Soviet Muddlers of the Nazi Crime Issue

To the [New York Times] Editor:

The accusations against the U.S. Government for hiding Nazi war criminals that recently have appeared in your letters column are fair enough, but there is another side to this issue. The Soviets, in whose hands a lot of evidence rests, have done a great deal to confuse the facts, making it difficult to get to the bottom of things.

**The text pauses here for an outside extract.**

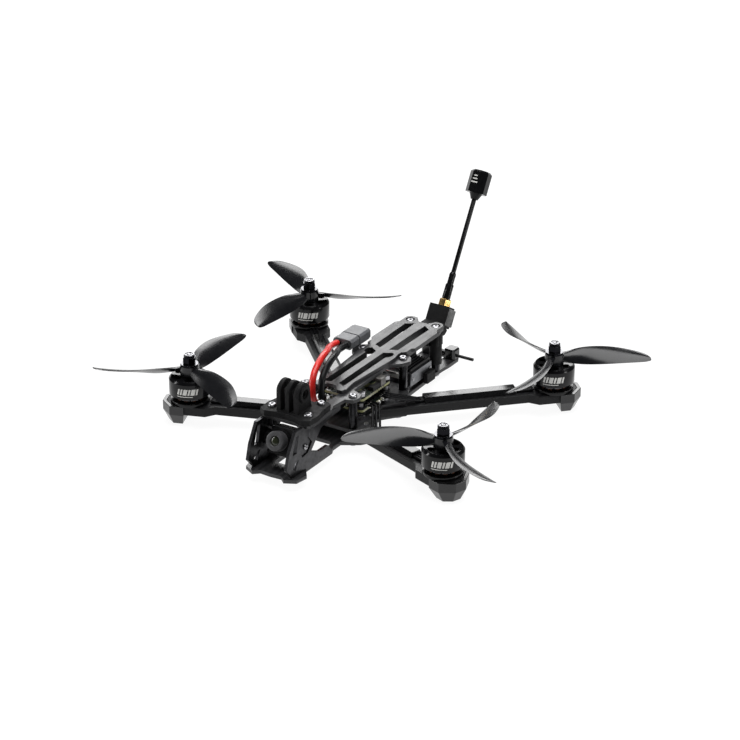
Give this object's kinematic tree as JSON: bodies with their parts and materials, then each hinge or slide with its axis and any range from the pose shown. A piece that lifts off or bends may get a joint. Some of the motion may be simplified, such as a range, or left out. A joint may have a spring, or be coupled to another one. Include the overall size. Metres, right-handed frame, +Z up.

The degree to which the Soviets have engaged in obfuscating the issue is now being revealed by Imants Lesinskis, an erstwhile K.G.B. agent and a recent defector to these shores. In his memoirs, "The Years of Servitude," which are serialized in the Latvian newspaper Laiks, he tells in great detail how he and his associates in the Riga K.G.B. engaged in writing books and articles accusing numerous Latvian émigrés of war crimes. Though not all accusations were inventions, very frequently, Lesinskis tells us, they were. In reference to Vilis Hazners, a man now being investigated by the U.S. immigration authorities, Lesinskis tells us that he had been charged with looking into his activities during the Nazi occupation of Latvia but after a thorough search had nothing to report.

Though the evidence Lesinskis cites cannot be taken as the final truth, it does indicate to me the difficulties under which the U.S. Immigration and Naturalization Service has to operate.